Recent signs on pay growth provide conflicting signals for inflation, but are dismal for living standards.

Nominal regular pay growth fell to 3.7 per cent in the three months to December. But annual pay growth did accelerate in the monthly data and in the more recent employee jobs data – with median pay rising 6.3 per cent in the year to January – suggesting pay pressures could be building. The rebound in vacancies in January – reaching 1.22 million (a high only surpassed by October 2021) – is consistent with rising pay pressure.

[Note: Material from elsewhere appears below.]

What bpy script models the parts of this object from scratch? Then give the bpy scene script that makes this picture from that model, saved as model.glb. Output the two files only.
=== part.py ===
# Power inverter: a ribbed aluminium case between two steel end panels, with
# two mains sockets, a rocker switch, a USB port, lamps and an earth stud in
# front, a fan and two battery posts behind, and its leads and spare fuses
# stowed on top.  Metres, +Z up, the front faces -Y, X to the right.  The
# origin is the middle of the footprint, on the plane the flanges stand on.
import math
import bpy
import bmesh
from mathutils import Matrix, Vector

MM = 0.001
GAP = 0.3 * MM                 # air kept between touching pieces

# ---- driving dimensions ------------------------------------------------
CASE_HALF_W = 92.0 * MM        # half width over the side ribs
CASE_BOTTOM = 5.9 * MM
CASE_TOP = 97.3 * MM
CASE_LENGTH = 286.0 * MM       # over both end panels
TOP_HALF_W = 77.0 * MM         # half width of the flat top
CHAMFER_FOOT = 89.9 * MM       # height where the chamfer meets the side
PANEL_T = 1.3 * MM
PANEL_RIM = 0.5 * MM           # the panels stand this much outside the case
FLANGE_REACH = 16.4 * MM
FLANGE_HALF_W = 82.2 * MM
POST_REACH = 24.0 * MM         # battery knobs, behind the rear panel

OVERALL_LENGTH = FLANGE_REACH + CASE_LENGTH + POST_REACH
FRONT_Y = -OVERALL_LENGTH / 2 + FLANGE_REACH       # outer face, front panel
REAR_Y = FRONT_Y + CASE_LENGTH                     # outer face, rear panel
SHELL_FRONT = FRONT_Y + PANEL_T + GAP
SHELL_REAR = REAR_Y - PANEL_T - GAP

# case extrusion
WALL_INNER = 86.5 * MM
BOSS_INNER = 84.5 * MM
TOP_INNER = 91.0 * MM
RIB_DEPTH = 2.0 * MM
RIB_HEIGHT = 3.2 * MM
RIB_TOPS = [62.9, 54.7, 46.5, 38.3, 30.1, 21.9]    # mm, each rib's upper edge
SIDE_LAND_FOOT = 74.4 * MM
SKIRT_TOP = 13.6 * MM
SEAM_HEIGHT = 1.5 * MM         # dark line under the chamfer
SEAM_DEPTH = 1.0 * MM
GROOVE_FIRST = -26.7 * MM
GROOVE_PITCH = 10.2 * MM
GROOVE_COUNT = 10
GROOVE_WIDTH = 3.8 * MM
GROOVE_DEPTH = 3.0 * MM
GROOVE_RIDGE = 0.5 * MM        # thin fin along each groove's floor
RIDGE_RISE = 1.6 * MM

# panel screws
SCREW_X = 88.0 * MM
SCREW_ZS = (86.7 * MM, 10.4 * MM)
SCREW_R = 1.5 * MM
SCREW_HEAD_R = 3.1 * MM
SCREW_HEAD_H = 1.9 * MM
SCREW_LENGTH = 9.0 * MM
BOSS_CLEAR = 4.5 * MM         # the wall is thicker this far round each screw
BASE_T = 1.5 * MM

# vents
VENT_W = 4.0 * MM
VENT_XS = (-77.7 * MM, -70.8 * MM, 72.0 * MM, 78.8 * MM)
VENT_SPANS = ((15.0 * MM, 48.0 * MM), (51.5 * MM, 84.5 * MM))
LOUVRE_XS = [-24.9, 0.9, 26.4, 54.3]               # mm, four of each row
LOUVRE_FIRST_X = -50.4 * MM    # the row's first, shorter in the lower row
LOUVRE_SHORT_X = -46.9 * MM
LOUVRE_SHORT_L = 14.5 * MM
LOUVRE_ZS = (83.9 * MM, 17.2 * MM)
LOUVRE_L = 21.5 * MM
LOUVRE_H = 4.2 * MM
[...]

But despite signs of building pay pressure, the UK’s real pay squeeze continue to deepen, to -1.2 per cent in December. There remains a risk the squeeze could surpass that 2.7 per cent real pay fall experienced in 1991.

The Foundations says that the big questions for policymakers are the extent to which pay pressure builds in early 2022, how much this drives rising inflation, and how much it can protect households from the UK’s huge living standards squeeze.

Hannah Slaughter, Senior Economist at the Resolution Foundation, said “The UK labour market has defied the Omicron wave and continued to tighten, with jobs, vacancies and job moves up, and unemployment continuing to fall.”

“There are nascent signs that this welcome activity may be starting to feed through into stronger pay growth – though how much pay pressure remains unclear.”

“While some policy makers are rightly worried about accelerating nominal wages boosting UK inflation, they should also be worried about Britain simultaneously experiencing the tightest real wage squeeze in generations. To square this circle, the UK needs faster productivity growth.”